**Written exercise**
Retype everything from the line that contains "for thing in" down to the line that contains "obj.matrix_world = world", inclusive, without altering or adding anything.

**Given data**
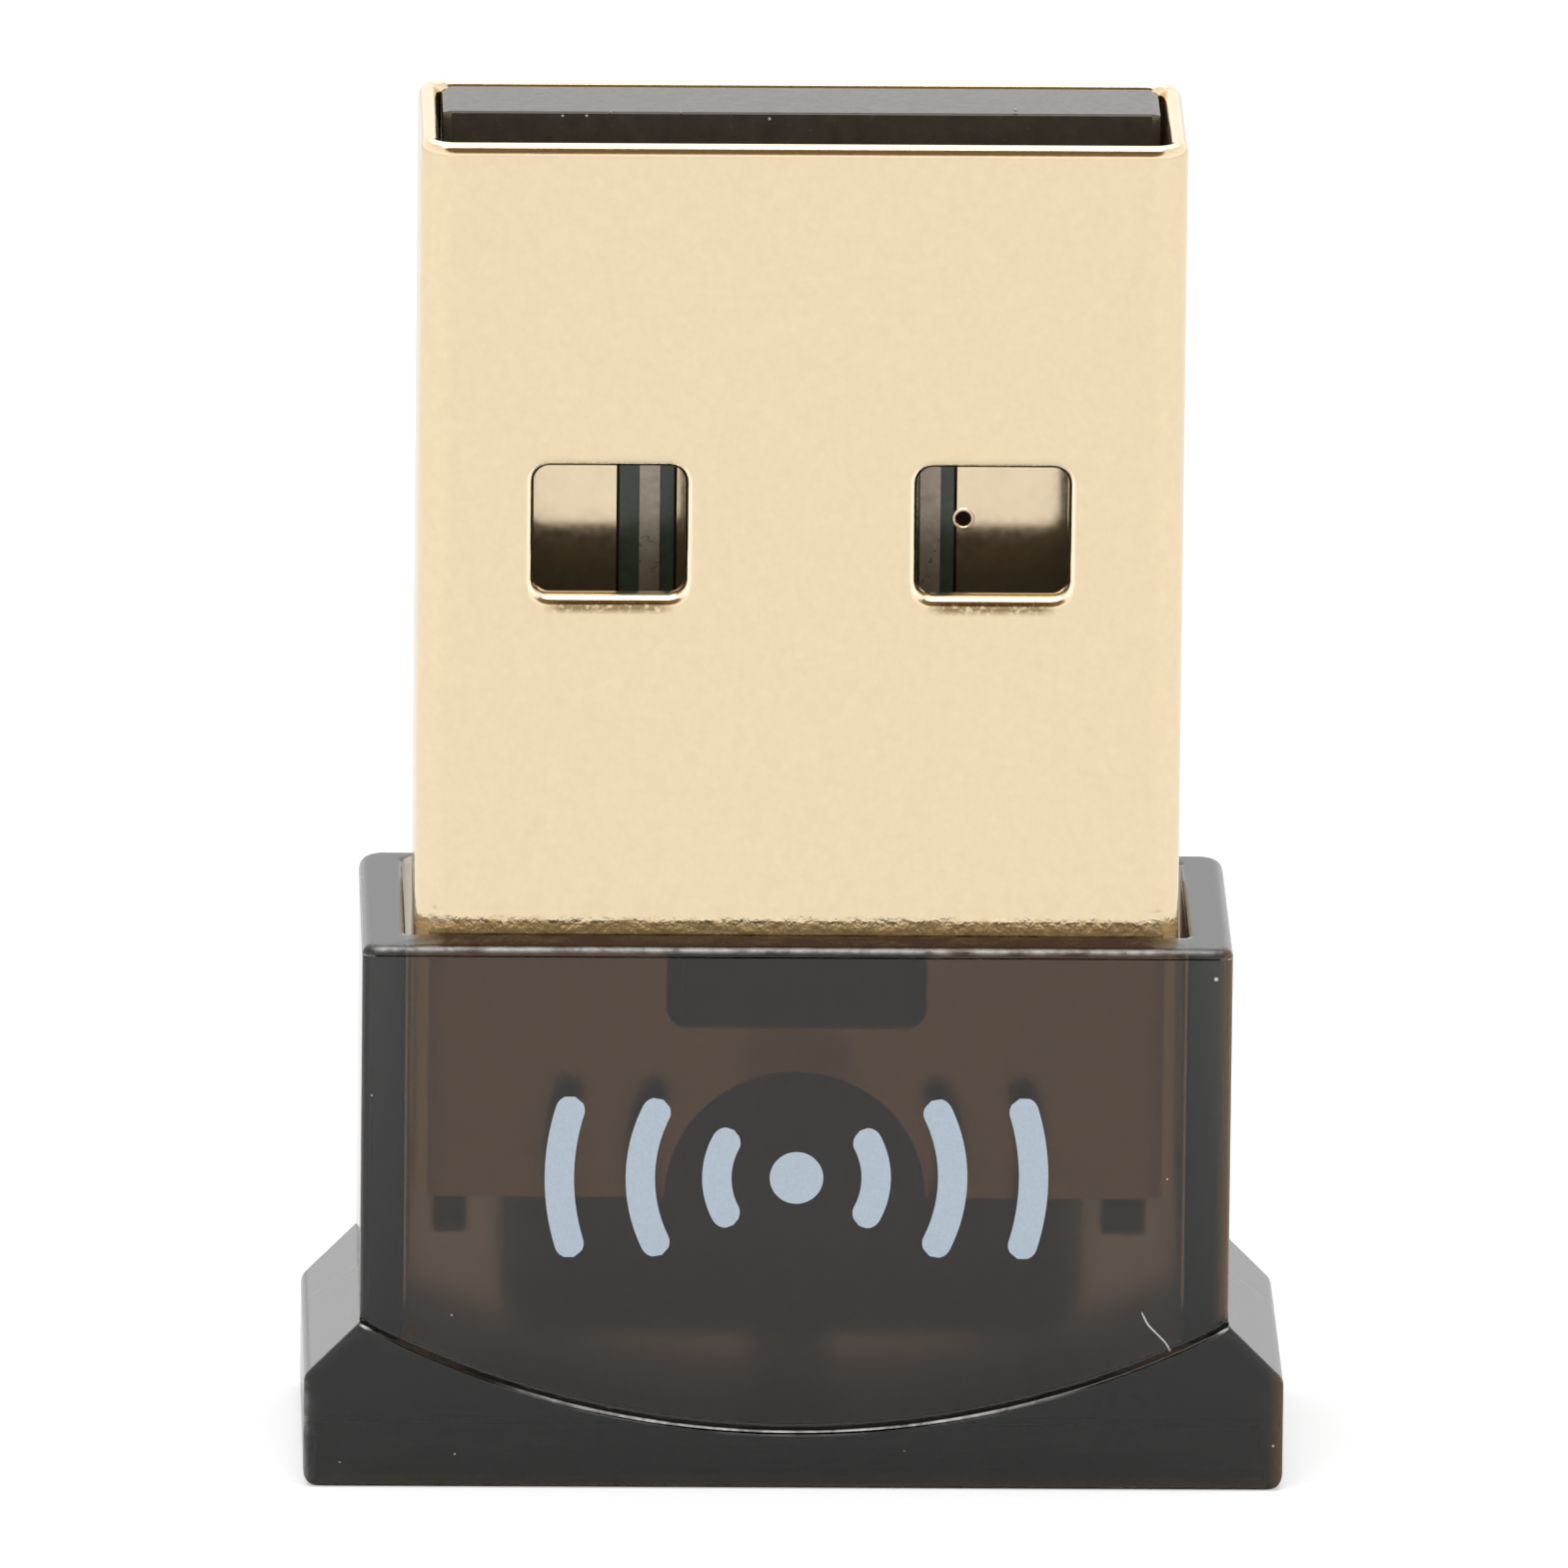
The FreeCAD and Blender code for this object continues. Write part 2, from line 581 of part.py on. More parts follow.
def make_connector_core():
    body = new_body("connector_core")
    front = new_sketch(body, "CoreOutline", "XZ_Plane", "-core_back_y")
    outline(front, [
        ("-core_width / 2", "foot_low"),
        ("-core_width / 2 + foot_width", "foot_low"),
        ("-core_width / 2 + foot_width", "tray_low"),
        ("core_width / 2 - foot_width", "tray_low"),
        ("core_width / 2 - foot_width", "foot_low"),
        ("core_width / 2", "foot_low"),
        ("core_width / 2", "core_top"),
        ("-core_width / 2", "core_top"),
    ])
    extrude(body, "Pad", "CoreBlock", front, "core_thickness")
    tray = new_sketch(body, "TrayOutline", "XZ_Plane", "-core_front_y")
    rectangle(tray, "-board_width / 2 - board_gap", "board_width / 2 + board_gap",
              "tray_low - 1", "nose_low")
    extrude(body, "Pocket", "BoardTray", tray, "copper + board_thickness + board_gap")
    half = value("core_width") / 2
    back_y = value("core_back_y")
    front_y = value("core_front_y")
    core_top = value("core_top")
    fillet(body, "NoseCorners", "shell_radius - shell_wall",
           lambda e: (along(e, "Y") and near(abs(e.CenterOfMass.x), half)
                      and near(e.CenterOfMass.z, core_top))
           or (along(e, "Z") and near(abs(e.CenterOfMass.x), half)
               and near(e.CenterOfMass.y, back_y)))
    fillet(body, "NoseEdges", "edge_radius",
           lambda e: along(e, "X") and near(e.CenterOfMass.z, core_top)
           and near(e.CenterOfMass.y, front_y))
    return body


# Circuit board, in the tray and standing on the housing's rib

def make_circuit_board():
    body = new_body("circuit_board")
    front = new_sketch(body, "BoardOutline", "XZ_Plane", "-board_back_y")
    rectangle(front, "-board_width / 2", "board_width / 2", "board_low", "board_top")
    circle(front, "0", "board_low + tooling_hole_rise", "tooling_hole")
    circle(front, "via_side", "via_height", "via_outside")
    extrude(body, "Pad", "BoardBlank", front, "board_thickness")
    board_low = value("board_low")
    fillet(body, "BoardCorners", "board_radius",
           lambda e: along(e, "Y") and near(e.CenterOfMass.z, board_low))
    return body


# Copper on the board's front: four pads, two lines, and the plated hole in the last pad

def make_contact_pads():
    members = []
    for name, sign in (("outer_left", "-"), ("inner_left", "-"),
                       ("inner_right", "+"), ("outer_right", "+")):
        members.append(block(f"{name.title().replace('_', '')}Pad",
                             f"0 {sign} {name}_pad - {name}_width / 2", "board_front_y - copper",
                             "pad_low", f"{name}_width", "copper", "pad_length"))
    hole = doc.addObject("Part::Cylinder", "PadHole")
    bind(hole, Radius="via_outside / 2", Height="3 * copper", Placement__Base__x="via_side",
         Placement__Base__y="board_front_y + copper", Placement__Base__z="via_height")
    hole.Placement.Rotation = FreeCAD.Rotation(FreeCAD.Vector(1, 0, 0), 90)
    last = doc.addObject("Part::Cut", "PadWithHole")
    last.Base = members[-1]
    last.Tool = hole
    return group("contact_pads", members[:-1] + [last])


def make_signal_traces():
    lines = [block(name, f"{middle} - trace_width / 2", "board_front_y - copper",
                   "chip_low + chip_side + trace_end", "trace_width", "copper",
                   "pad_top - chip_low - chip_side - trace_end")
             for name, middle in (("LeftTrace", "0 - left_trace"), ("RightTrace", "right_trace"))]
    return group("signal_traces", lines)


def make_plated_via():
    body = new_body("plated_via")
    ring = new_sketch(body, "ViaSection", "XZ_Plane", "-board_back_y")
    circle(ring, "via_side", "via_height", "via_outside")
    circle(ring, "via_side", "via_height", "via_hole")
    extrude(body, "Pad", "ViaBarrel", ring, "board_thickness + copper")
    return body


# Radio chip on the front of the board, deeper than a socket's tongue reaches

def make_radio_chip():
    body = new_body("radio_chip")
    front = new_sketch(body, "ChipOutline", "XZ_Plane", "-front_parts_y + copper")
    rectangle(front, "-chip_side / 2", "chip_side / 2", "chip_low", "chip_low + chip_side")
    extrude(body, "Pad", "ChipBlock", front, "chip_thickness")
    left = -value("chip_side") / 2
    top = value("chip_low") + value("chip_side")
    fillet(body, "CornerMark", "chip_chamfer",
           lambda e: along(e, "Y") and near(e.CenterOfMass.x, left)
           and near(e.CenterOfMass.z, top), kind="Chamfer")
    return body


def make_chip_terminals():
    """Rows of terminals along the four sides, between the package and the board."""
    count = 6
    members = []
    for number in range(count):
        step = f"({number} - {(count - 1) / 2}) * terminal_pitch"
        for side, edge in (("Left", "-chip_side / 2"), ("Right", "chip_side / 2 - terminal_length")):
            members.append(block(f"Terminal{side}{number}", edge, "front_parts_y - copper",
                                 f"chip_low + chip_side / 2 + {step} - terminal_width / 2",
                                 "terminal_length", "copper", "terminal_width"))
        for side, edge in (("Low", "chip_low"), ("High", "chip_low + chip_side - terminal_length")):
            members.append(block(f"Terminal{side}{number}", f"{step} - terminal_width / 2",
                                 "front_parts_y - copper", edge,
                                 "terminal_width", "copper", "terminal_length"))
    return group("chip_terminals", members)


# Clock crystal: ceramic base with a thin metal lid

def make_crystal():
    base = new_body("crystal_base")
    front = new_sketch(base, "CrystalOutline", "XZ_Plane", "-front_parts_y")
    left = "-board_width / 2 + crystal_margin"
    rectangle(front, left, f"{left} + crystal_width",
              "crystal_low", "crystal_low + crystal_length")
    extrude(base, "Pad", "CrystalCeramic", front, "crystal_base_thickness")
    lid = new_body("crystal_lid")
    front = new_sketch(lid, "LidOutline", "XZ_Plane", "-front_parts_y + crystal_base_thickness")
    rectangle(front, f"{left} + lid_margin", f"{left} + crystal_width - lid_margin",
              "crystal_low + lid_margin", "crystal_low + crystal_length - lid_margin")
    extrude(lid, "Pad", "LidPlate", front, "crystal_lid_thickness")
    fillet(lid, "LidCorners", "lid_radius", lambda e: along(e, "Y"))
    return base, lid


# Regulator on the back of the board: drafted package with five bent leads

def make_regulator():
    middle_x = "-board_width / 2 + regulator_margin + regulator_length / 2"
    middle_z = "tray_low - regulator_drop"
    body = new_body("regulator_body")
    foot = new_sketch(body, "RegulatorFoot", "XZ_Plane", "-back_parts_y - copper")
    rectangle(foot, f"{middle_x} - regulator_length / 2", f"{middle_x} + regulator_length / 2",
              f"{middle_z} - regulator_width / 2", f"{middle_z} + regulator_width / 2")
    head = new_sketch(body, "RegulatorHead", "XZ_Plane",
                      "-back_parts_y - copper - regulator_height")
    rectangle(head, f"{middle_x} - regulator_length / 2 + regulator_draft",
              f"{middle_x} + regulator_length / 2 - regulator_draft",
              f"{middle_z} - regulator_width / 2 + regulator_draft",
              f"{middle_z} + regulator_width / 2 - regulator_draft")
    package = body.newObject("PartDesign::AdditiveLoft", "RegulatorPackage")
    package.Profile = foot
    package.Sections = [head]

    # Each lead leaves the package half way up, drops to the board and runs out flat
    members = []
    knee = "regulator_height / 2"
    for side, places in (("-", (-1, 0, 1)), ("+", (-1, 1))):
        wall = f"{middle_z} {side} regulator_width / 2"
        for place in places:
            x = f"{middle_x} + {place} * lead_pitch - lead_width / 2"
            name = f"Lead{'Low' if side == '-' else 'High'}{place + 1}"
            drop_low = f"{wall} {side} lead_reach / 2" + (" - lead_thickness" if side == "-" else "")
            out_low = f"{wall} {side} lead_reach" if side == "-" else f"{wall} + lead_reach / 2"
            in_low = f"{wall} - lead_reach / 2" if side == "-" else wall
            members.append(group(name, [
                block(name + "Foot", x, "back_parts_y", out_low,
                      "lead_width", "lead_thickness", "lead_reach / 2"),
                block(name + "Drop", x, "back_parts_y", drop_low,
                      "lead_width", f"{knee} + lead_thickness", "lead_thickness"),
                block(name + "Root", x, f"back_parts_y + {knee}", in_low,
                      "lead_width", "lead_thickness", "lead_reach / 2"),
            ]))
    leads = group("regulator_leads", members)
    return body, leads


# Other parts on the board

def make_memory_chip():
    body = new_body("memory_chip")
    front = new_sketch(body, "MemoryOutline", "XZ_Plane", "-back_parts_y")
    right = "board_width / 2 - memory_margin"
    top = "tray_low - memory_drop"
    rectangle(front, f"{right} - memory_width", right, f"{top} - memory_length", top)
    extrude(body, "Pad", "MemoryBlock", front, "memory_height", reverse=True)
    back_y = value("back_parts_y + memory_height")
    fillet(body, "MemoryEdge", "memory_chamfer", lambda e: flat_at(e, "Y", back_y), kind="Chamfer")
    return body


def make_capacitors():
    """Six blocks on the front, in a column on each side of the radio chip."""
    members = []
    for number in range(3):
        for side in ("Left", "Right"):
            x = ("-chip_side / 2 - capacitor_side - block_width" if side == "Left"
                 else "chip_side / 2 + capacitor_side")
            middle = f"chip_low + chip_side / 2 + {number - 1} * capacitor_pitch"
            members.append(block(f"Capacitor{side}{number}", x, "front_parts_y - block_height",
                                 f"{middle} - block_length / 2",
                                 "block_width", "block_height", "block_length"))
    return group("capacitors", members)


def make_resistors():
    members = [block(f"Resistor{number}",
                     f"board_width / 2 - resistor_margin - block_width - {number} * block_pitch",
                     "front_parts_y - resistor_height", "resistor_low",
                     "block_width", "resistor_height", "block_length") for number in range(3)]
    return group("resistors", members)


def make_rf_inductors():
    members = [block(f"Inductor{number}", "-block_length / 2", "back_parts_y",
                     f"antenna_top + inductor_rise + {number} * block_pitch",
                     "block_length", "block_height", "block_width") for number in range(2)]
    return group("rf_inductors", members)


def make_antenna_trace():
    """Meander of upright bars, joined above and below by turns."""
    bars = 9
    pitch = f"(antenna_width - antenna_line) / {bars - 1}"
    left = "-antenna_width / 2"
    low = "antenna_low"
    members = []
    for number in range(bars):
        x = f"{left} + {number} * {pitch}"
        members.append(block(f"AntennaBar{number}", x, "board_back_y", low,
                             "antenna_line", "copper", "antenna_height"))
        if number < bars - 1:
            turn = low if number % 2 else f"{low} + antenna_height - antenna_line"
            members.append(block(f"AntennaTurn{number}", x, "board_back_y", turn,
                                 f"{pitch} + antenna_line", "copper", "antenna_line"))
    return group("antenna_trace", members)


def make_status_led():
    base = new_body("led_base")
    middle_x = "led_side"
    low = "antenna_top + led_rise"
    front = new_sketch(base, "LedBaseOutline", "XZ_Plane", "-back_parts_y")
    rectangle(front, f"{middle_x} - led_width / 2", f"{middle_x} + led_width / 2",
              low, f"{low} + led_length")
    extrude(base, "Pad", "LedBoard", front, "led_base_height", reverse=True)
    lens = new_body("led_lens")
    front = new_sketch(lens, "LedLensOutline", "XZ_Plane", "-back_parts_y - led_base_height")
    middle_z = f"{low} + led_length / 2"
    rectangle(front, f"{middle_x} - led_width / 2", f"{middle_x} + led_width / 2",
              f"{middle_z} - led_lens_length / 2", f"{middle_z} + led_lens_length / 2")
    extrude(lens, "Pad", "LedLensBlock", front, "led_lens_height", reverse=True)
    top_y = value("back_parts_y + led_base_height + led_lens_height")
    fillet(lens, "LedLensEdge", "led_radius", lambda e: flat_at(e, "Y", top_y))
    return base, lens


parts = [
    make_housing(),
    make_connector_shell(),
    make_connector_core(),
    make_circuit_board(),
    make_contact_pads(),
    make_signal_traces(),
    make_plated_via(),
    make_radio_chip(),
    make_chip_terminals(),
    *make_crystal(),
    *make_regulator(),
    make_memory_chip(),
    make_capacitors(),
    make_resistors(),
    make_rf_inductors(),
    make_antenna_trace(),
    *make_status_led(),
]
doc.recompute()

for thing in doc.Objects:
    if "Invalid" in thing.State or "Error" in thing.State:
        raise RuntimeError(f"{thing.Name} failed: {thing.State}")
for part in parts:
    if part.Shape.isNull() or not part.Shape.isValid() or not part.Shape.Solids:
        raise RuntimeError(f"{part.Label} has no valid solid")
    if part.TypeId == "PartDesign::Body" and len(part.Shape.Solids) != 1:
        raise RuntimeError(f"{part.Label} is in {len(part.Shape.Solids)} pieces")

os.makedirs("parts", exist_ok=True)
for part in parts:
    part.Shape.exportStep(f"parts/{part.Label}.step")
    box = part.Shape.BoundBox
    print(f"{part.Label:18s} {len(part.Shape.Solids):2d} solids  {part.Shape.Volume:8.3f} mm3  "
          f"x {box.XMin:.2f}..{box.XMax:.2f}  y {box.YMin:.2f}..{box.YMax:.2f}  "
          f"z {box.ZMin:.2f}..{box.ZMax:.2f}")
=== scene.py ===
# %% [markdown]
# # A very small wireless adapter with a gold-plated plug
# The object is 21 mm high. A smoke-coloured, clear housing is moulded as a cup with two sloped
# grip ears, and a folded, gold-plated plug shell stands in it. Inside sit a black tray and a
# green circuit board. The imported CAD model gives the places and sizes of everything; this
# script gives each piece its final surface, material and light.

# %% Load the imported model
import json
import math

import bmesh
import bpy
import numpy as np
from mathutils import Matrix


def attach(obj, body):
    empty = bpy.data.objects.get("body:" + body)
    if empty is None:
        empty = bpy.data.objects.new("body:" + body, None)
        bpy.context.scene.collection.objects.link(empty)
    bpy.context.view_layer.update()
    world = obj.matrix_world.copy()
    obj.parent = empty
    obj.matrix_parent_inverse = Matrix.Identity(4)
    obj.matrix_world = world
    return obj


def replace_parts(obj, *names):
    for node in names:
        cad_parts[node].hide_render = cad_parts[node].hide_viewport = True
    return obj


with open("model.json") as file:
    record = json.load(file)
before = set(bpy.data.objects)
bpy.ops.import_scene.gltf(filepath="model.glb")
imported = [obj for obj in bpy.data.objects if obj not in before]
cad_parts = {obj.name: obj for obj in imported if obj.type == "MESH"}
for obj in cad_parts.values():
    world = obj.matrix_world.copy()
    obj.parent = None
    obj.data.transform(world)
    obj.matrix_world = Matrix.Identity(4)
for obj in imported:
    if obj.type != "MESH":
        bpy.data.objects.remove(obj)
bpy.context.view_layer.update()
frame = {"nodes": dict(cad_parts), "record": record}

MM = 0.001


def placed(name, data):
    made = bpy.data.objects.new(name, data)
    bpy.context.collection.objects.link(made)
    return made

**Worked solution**
for thing in doc.Objects:
    if "Invalid" in thing.State or "Error" in thing.State:
        raise RuntimeError(f"{thing.Name} failed: {thing.State}")
for part in parts:
    if part.Shape.isNull() or not part.Shape.isValid() or not part.Shape.Solids:
        raise RuntimeError(f"{part.Label} has no valid solid")
    if part.TypeId == "PartDesign::Body" and len(part.Shape.Solids) != 1:
        raise RuntimeError(f"{part.Label} is in {len(part.Shape.Solids)} pieces")

os.makedirs("parts", exist_ok=True)
for part in parts:
    part.Shape.exportStep(f"parts/{part.Label}.step")
    box = part.Shape.BoundBox
    print(f"{part.Label:18s} {len(part.Shape.Solids):2d} solids  {part.Shape.Volume:8.3f} mm3  "
          f"x {box.XMin:.2f}..{box.XMax:.2f}  y {box.YMin:.2f}..{box.YMax:.2f}  "
          f"z {box.ZMin:.2f}..{box.ZMax:.2f}")
=== scene.py ===
# %% [markdown]
# # A very small wireless adapter with a gold-plated plug
# The object is 21 mm high. A smoke-coloured, clear housing is moulded as a cup with two sloped
# grip ears, and a folded, gold-plated plug shell stands in it. Inside sit a black tray and a
# green circuit board. The imported CAD model gives the places and sizes of everything; this
# script gives each piece its final surface, material and light.

# %% Load the imported model
import json
import math

import bmesh
import bpy
import numpy as np
from mathutils import Matrix


def attach(obj, body):
    empty = bpy.data.objects.get("body:" + body)
    if empty is None:
        empty = bpy.data.objects.new("body:" + body, None)
        bpy.context.scene.collection.objects.link(empty)
    bpy.context.view_layer.update()
    world = obj.matrix_world.copy()
    obj.parent = empty
    obj.matrix_parent_inverse = Matrix.Identity(4)
    obj.matrix_world = world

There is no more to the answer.